US wants effective Alzheimer's treatment by 2025

WASHINGTON

The Obama administration is developing the first National Alzheimer's Plan to find better treatments for the disease and offer better day-to-day care for those afflicted.

A newly released draft of the overall goals for that plan sets the 2025 deadline, but doesn't provide details of how to fund the necessary research to meet that target date. Today's treatments only temporarily ease some dementia symptoms, and work to find better ones has been frustratingly slow.

A committee of Alzheimer's experts began a two-day meeting Tuesday to help advise the government on how the eventual plan, expected by spring, could meet those goals.

Families have been "reminding us of the enormity of our task, perhaps most important the meaningfulness of it," said Dr. Ron Petersen, an Alzheimer's specialist at the Mayo Clinic, who chairs the committee.

But hanging over the meeting is the reality of a budget crunch. It's not clear how much money the federal government will be able to devote to Alzheimer's, and states have seen their Alzheimer's budgets cut.

"We're not going to fix this without substantial resources," said David Hoffman of the New York State Department of Health, who oversees that state's Alzheimer's programs. "In New York, we're hanging on by our nails."

An estimated 5.4 million Americans have Alzheimer's or similar dementias. It's the sixth-leading killer, and is steadily growing as the population rapidly ages. By 2050, 13 million to 16 million Americans are projected to have Alzheimer's, costing $1 trillion in medical and nursing home expenditures.

The national plan is supposed to tackle both the medical and social aspects of dementia, and advocacy groups had urged that it set a deadline for progress.

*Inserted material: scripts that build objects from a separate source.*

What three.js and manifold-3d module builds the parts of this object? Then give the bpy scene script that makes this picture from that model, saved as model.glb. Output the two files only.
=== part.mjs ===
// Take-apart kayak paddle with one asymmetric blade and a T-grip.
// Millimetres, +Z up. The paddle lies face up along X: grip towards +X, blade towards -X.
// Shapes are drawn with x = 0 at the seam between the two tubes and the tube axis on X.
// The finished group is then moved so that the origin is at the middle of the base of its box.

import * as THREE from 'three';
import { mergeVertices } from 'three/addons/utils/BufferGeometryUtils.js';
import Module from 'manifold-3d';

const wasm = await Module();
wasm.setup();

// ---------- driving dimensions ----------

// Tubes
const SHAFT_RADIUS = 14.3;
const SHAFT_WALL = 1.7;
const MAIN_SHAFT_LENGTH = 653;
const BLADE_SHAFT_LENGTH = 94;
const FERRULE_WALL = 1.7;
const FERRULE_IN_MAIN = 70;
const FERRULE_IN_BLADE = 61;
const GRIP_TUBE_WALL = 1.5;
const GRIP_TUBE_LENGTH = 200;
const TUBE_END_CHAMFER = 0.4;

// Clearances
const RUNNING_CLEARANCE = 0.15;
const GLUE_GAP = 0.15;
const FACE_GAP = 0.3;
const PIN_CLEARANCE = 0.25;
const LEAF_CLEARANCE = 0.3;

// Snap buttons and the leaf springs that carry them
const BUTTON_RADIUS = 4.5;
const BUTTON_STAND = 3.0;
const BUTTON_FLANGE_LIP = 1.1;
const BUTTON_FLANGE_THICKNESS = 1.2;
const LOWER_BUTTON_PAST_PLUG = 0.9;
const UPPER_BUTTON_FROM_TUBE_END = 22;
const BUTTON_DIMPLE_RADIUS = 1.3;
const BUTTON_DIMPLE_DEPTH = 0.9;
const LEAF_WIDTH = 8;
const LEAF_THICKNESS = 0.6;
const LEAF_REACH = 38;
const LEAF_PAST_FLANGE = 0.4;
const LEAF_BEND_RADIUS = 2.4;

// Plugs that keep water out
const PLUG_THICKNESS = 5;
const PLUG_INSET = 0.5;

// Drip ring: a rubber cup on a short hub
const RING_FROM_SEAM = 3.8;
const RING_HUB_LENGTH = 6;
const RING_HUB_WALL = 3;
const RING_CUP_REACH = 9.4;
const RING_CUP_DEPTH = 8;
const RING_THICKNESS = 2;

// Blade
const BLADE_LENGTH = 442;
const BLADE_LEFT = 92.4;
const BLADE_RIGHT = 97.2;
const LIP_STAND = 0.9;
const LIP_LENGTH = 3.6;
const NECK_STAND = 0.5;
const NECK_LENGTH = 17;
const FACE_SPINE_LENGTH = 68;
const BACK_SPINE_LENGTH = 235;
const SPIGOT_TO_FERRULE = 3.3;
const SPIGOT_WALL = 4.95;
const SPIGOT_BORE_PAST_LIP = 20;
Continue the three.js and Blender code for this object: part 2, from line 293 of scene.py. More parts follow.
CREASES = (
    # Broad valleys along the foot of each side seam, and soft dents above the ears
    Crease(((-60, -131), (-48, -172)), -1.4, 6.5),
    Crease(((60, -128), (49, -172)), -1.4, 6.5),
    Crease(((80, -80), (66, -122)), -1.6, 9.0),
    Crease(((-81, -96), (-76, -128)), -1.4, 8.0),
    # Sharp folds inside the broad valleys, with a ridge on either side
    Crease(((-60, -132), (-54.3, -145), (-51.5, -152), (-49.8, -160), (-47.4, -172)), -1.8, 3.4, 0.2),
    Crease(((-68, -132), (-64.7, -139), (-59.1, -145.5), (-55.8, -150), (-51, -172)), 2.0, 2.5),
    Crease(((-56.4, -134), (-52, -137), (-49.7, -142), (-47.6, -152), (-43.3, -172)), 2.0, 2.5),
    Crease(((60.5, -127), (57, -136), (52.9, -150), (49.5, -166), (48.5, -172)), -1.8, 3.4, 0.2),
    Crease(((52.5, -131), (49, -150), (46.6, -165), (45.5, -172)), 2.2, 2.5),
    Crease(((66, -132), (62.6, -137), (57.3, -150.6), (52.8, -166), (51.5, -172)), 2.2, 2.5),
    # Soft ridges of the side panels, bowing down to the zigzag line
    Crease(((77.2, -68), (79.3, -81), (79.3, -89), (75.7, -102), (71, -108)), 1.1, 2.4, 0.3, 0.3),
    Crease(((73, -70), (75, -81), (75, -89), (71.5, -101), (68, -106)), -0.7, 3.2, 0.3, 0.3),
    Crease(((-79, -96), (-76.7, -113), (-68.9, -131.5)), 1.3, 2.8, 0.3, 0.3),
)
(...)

Among the draft's other goals:

--Improve timely diagnosis. A recent report found as many as half of today's Alzheimer's sufferers haven't been formally diagnosed, in part because of stigma and the belief that nothing can be done. Symptomatic treatment aside, a diagnosis lets families plan, and catching the disease earlier would be crucial if scientists ever found ways to slow the disease's progress.

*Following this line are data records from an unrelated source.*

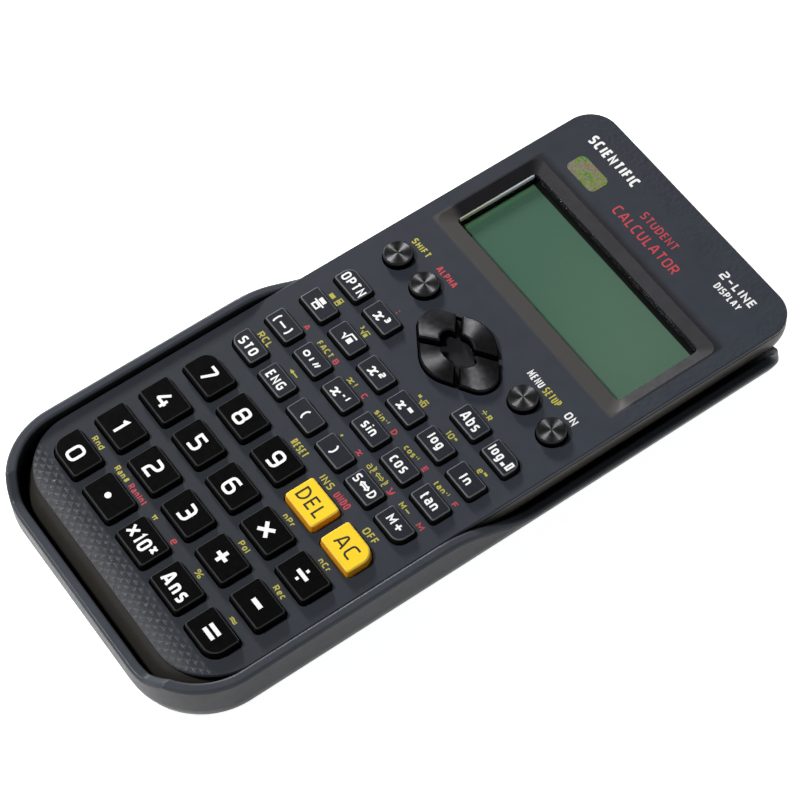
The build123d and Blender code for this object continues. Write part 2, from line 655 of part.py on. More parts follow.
def main():
    nodes = all_nodes()
    whole = Compound([solid for shape in nodes.values() for solid in shape.solids()]).bounding_box()
    # The origin is the middle of the whole object's outline, on the surface that it rests on.
    to_origin = Pos(-whole.center().X, -whole.center().Y, -whole.min.Z)
    os.makedirs("parts", exist_ok=True)
    for name, shape in nodes.items():
        export_step(to_origin * shape, f"parts/{name}.step")
    print("face centre is at", to_origin.position, "and the nodes are", len(nodes))


main()
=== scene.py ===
import math

import bpy
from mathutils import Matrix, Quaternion, Vector
from mathutils.geometry import delaunay_2d_cdt

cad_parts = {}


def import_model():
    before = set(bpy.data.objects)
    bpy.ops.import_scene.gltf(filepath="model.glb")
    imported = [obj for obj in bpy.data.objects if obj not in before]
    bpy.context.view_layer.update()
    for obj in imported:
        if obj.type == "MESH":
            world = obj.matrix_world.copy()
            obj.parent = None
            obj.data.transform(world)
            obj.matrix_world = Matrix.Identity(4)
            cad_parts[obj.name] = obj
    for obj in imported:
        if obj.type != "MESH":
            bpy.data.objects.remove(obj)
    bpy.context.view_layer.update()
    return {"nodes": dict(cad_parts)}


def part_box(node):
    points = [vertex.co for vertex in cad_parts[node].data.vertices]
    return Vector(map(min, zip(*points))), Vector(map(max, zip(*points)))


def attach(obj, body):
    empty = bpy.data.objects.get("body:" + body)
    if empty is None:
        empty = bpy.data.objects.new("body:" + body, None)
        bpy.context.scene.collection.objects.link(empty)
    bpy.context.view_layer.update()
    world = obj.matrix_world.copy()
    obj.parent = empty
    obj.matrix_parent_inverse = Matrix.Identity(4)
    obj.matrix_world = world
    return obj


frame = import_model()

MM = 0.001
NODES = frame["nodes"]
FACE_LOW, FACE_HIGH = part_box("front_case")
# The middle of the front face, in metres.
FACE = Vector(((FACE_LOW.x + FACE_HIGH.x) / 2, (FACE_LOW.y + FACE_HIGH.y) / 2, FACE_HIGH.z))

CLEAR_KEYS = ("key_delete", "key_all_clear")
ROUND_KEYS = ("key_shift", "key_alpha", "key_menu", "key_on")
CURSOR_KEYS = ("cursor_left", "cursor_right", "cursor_down", "cursor_up")
# The well of the cursor pad: its middle, how far it reaches along x and y, and how square its outline is.
PAD_CENTRE = (0.0, 13.7)
PAD_REACH = (17.4, 11.0)
PAD_SQUARENESS = 1.7
# The active area of the display.
ACTIVE_MIDDLE = 46.4
ACTIVE_HALF = (30.2, 11.1)


def place(x, y, z=0.0):
    """A point of the shared frame in metres, from millimetres on the front face."""
    return FACE + Vector((x, y, z)) * MM


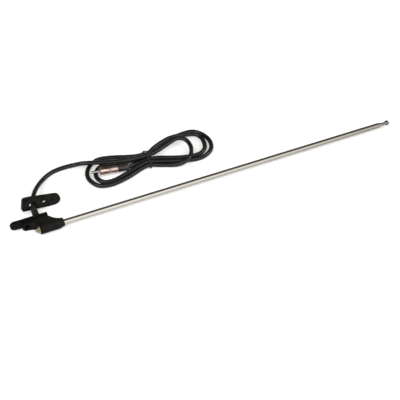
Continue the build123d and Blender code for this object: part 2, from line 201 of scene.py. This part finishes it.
def plated(name, dark, light, low, high):
    """Plated or polished turned metal with faint tool marks round the mast's axis."""
    s = Surface(name, metallic=1.0)
    rings = s.noise(700, 2, (1, 0.06, 0.06))
    s.colour(s.noise(160, 4), [(0.35, dark), (0.7, light)])
    s.roughness(s.noise(300, 4), low, high)
    return s.bump((rings, 0.000012))


def cream_plastic():
    """Off-white insulating plastic."""
    s = Surface("insulator", specular_ior_level=0.5, subsurface_weight=0.1)
    s.shader.inputs["Subsurface Scale"].default_value = 0.002
    s.colour(s.noise(300, 3), [(0.35, (0.62, 0.6, 0.55)), (0.7, (0.72, 0.7, 0.66))])
    s.roughness(s.noise(500, 3), 0.35, 0.5)
    return s.bump((s.noise(2000, 2), 0.00002))


moulding = moulded_plastic()
soft_black = soft_rubber("soft_black", (0.006, 0.006, 0.006), (0.012, 0.0118, 0.0115), 0.37, 0.55)
pad_rubber = soft_rubber("gasket", (0.003, 0.003, 0.0028), (0.013, 0.0125, 0.0105), 0.48, 0.66, 0.07)
plug_rubber = soft_rubber("plug_rubber", (0.007, 0.0068, 0.0068), (0.03, 0.029, 0.029), 0.24, 0.42, 0.36)
cable_jacket = jacket()
tie_plastic = soft_rubber("tie_plastic", (0.007, 0.007, 0.007), (0.013, 0.013, 0.013), 0.3, 0.48)
mast_steel = drawn_tube()
ball_metal = plated("ball_metal", (0.11, 0.11, 0.115), (0.16, 0.16, 0.165), 0.12, 0.22)
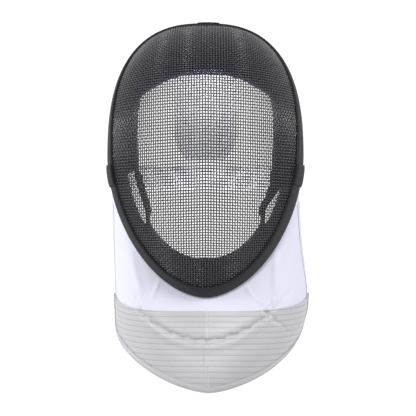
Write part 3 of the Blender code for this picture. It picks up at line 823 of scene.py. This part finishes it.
def round_channel(turns, outer_lip, inner_lip, inside, thickness):
    """Sections of a folded tape round the edge: two lips joined by a rounded web.

    The outer side goes from lip to lip round a half circle flattened to the web's depth,
    and the inner side comes back along the clear channel. The lips are rounded off.
    """
    outside = inside + thickness
    past = inside - MESH_WALL / 2
    depth = past + thickness
    middle = (inside + outside) / 2
    lip = thickness / 2
    back, down = lip * LIP_BACK, lip * LIP_DOWN
    bends = np.linspace(-1, 1, WEB_POINTS)
    path = [
        (outer_lip, middle),
        (outer_lip - back, outside - down),
        (outer_lip - lip, outside),
        *((outer_lip * share, outside) for share in (0.75, 0.5, 0.25)),
        *((-depth * (1 - bend**4) ** 0.5, -bend * outside) for bend in bends),
        (inner_lip * 0.5, -outside),
        (inner_lip - lip, -outside),
        (inner_lip - back, down - outside),
        (inner_lip, -middle),
        *((inner_lip * share, -inside) for share in (1, 0.5, 0)),
        *((-past, inside * share) for share in (-1, 0, 1)),
        *((outer_lip * share, inside) for share in (0, 0.33, 0.66, 1)),
    ]
    rings = [
        edge_point(turns, np.asarray(distance) * np.ones_like(turns), offset)
        for distance, offset in path
    ]
    return np.stack(rings, axis=1)


def make_edge_trim(finish):
    """The binding folded round the wire front's edge."""
    turns = np.arange(TRIM_SECTIONS) * 2 * math.pi / TRIM_SECTIONS
    inside = MESH_WALL / 2 + CLEARANCE
    sections = round_channel(turns, trim_lip(turns), TRIM_INNER_LIP, inside, TRIM_WALL)
    new_piece("folded_edge_binding", swept(sections, ring=True), finish, "edge_trim")


def make_sleeve(name, node, middle_turn, length, thickness, finish):
    """A folded sleeve over the binding, a length of it along the edge, thinner at its ends."""
    half = length / 2 / rim_outline(np.array(middle_turn))[0]
    turns = np.linspace(middle_turn - half, middle_turn + half, SLEEVE_SECTIONS)
    inside = MESH_WALL / 2 + CLEARANCE + TRIM_WALL + SLEEVE_GAP
    spare = thickness / 2
    full = 1 - SLEEVE_TAPER * np.linspace(-1, 1, SLEEVE_SECTIONS) ** 4
    sections = round_channel(
        turns, trim_lip(turns) + spare, TRIM_INNER_LIP - spare, inside * full, thickness * full
    )
    new_piece(name, swept(sections), finish, node)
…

To do that, the draft suggests starting with a national public awareness campaign so more people know the early warning signs of dementia -- and to include memory assessment tools in the annual Medicare wellness visit.

--Improve support and training for families so they know what resources are available for patients and what to expect as dementia worsens.

A caregiver-training program in New York has shown that families taught how to handle common dementia problems, and given support, are able to keep their loved ones at home for longer. Hoffman said such training programs are far cheaper than nursing homes.

Alzheimer's sufferers gradually lose the ability to do the simplest activities of daily life and can survive that way for a decade or more. In meetings around the country last summer and fall, families urged federal health officials to make sure the national plan addresses how to help patients live their last years at home without ruining their caregivers' own health and finances.